## [Request]
Below is a listing; copy all of it exactly.

START

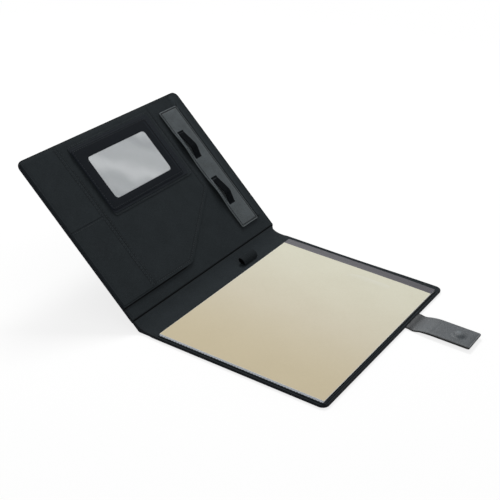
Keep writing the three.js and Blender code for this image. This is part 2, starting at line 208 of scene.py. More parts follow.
def edgeDistance(across, along, corners, sides=None):
    # shortest distance to the chosen sides of a convex outline, positive inside it
    corner = np.array([c[:2] for c in corners], float)
    middle = corner.mean(0)
    nearest = np.full(np.shape(across), 1e9)
    for i in range(len(corner)) if sides is None else sides:
        a, b = corner[i], corner[(i + 1) % len(corner)]
        normal = np.array([a[1] - b[1], b[0] - a[0]]) / np.linalg.norm(b - a)
        normal = normal if (middle - a) @ normal > 0 else -normal
        distance = (across - a[0]) * normal[0] + (along - a[1]) * normal[1]
        nearest = np.minimum(nearest, distance)
    return nearest


def arcRows(radius, height, turn, under):
    # the rows of a rounded edge, from its underside out or from its side in
    if under:
        inset, rise = radius * (1 - np.sin(turn)), radius * (1 - np.cos(turn))
    else:
        inset, rise = radius * (1 - np.cos(turn)), -radius * (1 - np.sin(turn))
    return np.stack([inset, 0 * turn, height + rise], -1)


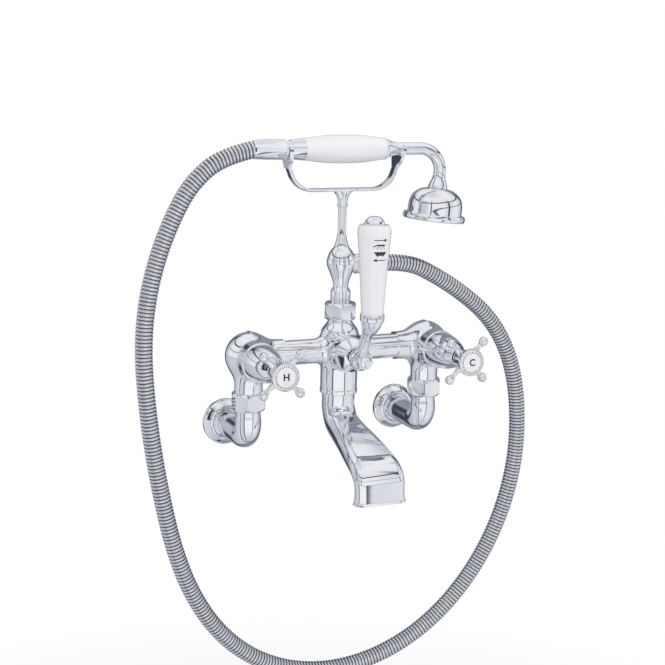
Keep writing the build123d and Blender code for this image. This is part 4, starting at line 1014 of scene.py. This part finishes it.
# The riser: a rounded hexagon nut, a turned bulb with the hose outlet on its right, and a
# slender stem that carries the cradle.
riser_nut = hexagon_nut("riser_hexagon", 28.6, 106.6, 122.3, 4.2, (0, -reach, 0), chrome)
riser_hole = turned("riser_hole", [
    (0, 105), (11.0, 105), (11.0, 116.5), (9.45, 116.5), (9.45, 124), (0, 124),
], (0, -reach, 0), (0, 0, 1), chrome)
cut_with(riser_nut, riser_hole, "DIFFERENCE")
finish_sharp(riser_nut, 20.0)
place(riser_nut, "body", "chrome", "riser_nut")

riser_profile = rounded_points([
    (0, 113.5), (10.9, 113.5), (10.9, 116.5), (9.3, 116.5), (9.3, 133.0, 1.6), (6.9, 136.9, 1.2),
    (6.9, 138.0),
], closed=False)
riser_profile += smooth_points([
    (6.9, 138.1), (8.4, 144.5), (10.7, 150.2), (12.9, 155.5), (13.4, 160.3), (12.5, 165.1), (10.2, 170.1),
    (6.6, 175.1), (3.9, 186.0),
])
riser_profile += rounded_points([
    (3.9, 208.0), (3.9, 210.8, 0.3), (5.0, 210.8, 0.8), (5.0, 213.0, 0.8), (0, 213.0),
], closed=False)
riser = turned("hose_riser_column", riser_profile, (0, -reach, 0), (0, 0, 1), chrome, sides=112)
outlet = turned("outlet", [
    (0, 4.0), (8.0, 4.0), (7.6, 12.9, 1.0), (9.2, 13.7, 0.6), (9.2, 16.5, 0.6), (0, 16.5),
], (0, -reach, outlet_level), (1, 0, 0), chrome, sides=80)
cut_with(riser, outlet, "UNION")
finish_sharp(riser, 30.0)
place(riser, "body", "chrome", "hose_riser")

# The cradle: a bent flat strap with a forked plate at each end, on a flared foot that screws
# down on the stem. The left fork takes the groove of the ferrule and the right one the neck.
strap_height = 226.5
strap_slope = math.radians(20.0)
strap_sides = 24
groove_radius = 7.6
tube_radius = 5.65
fork_gap = 0.3
fork_root, fork_tip = 249.0, 266.3
forks = [  # side, reach, lean, radius held
    (-1, 54.5, 0.0, groove_radius), (1, 53.5, 16.0, tube_radius),
]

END

## [The solution]
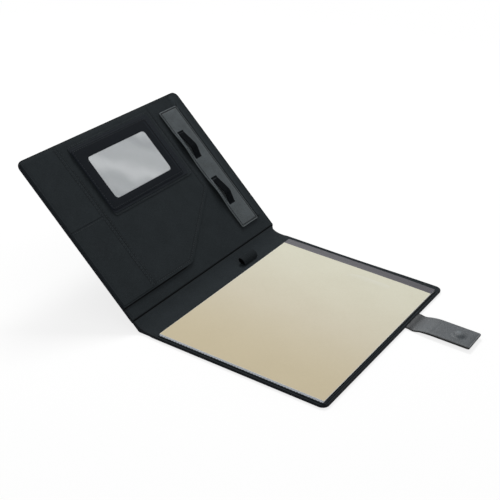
Keep writing the three.js and Blender code for this image. This is part 2, starting at line 208 of scene.py. More parts follow.
def edgeDistance(across, along, corners, sides=None):
    # shortest distance to the chosen sides of a convex outline, positive inside it
    corner = np.array([c[:2] for c in corners], float)
    middle = corner.mean(0)
    nearest = np.full(np.shape(across), 1e9)
    for i in range(len(corner)) if sides is None else sides:
        a, b = corner[i], corner[(i + 1) % len(corner)]
        normal = np.array([a[1] - b[1], b[0] - a[0]]) / np.linalg.norm(b - a)
        normal = normal if (middle - a) @ normal > 0 else -normal
        distance = (across - a[0]) * normal[0] + (along - a[1]) * normal[1]
        nearest = np.minimum(nearest, distance)
    return nearest


def arcRows(radius, height, turn, under):
    # the rows of a rounded edge, from its underside out or from its side in
    if under:
        inset, rise = radius * (1 - np.sin(turn)), radius * (1 - np.cos(turn))
    else:
        inset, rise = radius * (1 - np.cos(turn)), -radius * (1 - np.sin(turn))
    return np.stack([inset, 0 * turn, height + rise], -1)


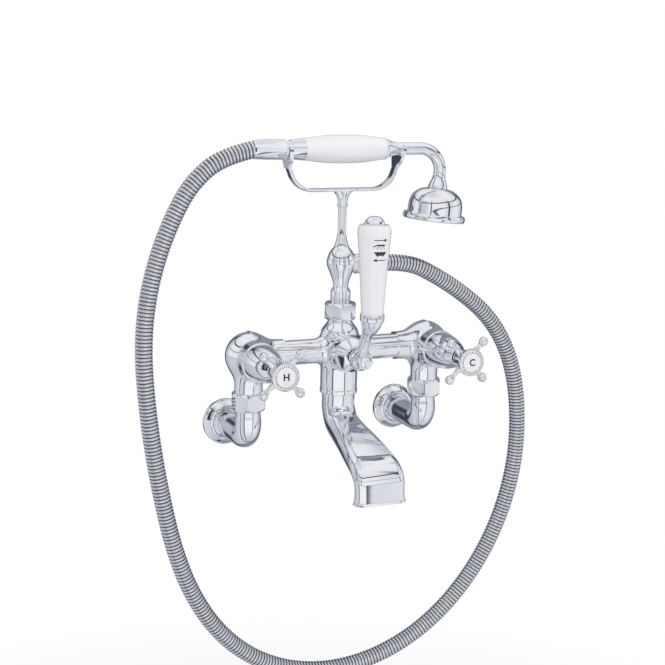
Keep writing the build123d and Blender code for this image. This is part 4, starting at line 1014 of scene.py. This part finishes it.
# The riser: a rounded hexagon nut, a turned bulb with the hose outlet on its right, and a
# slender stem that carries the cradle.
riser_nut = hexagon_nut("riser_hexagon", 28.6, 106.6, 122.3, 4.2, (0, -reach, 0), chrome)
riser_hole = turned("riser_hole", [
    (0, 105), (11.0, 105), (11.0, 116.5), (9.45, 116.5), (9.45, 124), (0, 124),
], (0, -reach, 0), (0, 0, 1), chrome)
cut_with(riser_nut, riser_hole, "DIFFERENCE")
finish_sharp(riser_nut, 20.0)
place(riser_nut, "body", "chrome", "riser_nut")

riser_profile = rounded_points([
    (0, 113.5), (10.9, 113.5), (10.9, 116.5), (9.3, 116.5), (9.3, 133.0, 1.6), (6.9, 136.9, 1.2),
    (6.9, 138.0),
], closed=False)
riser_profile += smooth_points([
    (6.9, 138.1), (8.4, 144.5), (10.7, 150.2), (12.9, 155.5), (13.4, 160.3), (12.5, 165.1), (10.2, 170.1),
    (6.6, 175.1), (3.9, 186.0),
])
riser_profile += rounded_points([
    (3.9, 208.0), (3.9, 210.8, 0.3), (5.0, 210.8, 0.8), (5.0, 213.0, 0.8), (0, 213.0),
], closed=False)
riser = turned("hose_riser_column", riser_profile, (0, -reach, 0), (0, 0, 1), chrome, sides=112)
outlet = turned("outlet", [
    (0, 4.0), (8.0, 4.0), (7.6, 12.9, 1.0), (9.2, 13.7, 0.6), (9.2, 16.5, 0.6), (0, 16.5),
], (0, -reach, outlet_level), (1, 0, 0), chrome, sides=80)
cut_with(riser, outlet, "UNION")
finish_sharp(riser, 30.0)
place(riser, "body", "chrome", "hose_riser")

# The cradle: a bent flat strap with a forked plate at each end, on a flared foot that screws
# down on the stem. The left fork takes the groove of the ferrule and the right one the neck.
strap_height = 226.5
strap_slope = math.radians(20.0)
strap_sides = 24
groove_radius = 7.6
tube_radius = 5.65
fork_gap = 0.3
fork_root, fork_tip = 249.0, 266.3
forks = [  # side, reach, lean, radius held
    (-1, 54.5, 0.0, groove_radius), (1, 53.5, 16.0, tube_radius),
]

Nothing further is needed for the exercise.